• [Instructions to follow]: Please output the lines shown below exactly as they appear.

....

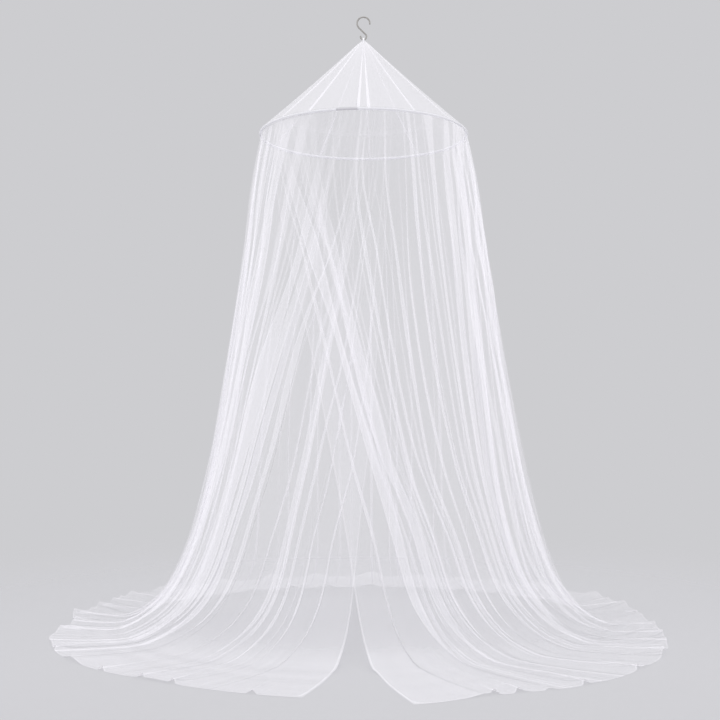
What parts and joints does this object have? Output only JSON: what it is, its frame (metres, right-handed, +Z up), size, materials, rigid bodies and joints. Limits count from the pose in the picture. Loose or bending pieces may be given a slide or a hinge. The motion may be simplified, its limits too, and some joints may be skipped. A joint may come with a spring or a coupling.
{
  "type": "mosquito net canopy with hoop and s-hook",
  "caption": "Sheer net bed canopy: a conical roof on a bound hoop under an S-hook, with a long gathered wall that opens at the front and spreads in a round train.",
  "frame": {"origin": "the hanging point: top of the S-hook's large bend, on its inner side", "axes": "+Z up along the canopy's axis, -Y towards the front opening, +X to the right seen from the front"},
  "size_m": [1.8437, 1.9079, 1.9011],
  "materials": {
    "hook_steel": "satin galvanised wire",
    "hoop_rod": "smooth grey rod",
    "white_tape": "plain woven white tape",
    "white_net": "sheer white polyester net"
  },
  "bodies": {
    "root": {"s_hook": "hook_steel", "hanging_loop": "white_tape", "net_roof": "white_net", "hoop": "hoop_rod", "hoop_binding": "white_tape", "net_wall": "white_net"}
  },
  "joints": []
}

....

• [Full solution]:
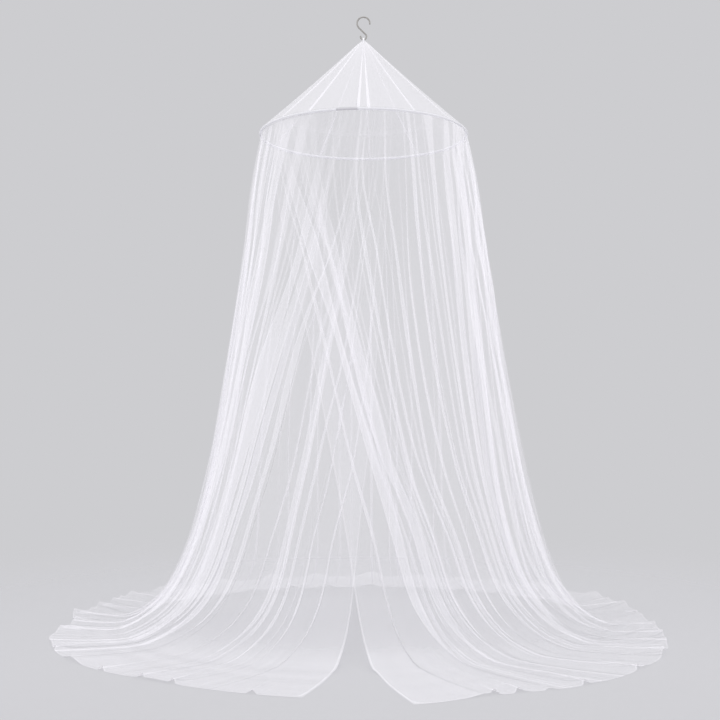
What parts and joints does this object have? Output only JSON: what it is, its frame (metres, right-handed, +Z up), size, materials, rigid bodies and joints. Limits count from the pose in the picture. Loose or bending pieces may be given a slide or a hinge. The motion may be simplified, its limits too, and some joints may be skipped. A joint may come with a spring or a coupling.
{
  "type": "mosquito net canopy with hoop and s-hook",
  "caption": "Sheer net bed canopy: a conical roof on a bound hoop under an S-hook, with a long gathered wall that opens at the front and spreads in a round train.",
  "frame": {"origin": "the hanging point: top of the S-hook's large bend, on its inner side", "axes": "+Z up along the canopy's axis, -Y towards the front opening, +X to the right seen from the front"},
  "size_m": [1.8437, 1.9079, 1.9011],
  "materials": {
    "hook_steel": "satin galvanised wire",
    "hoop_rod": "smooth grey rod",
    "white_tape": "plain woven white tape",
    "white_net": "sheer white polyester net"
  },
  "bodies": {
    "root": {"s_hook": "hook_steel", "hanging_loop": "white_tape", "net_roof": "white_net", "hoop": "hoop_rod", "hoop_binding": "white_tape", "net_wall": "white_net"}
  },
  "joints": []
}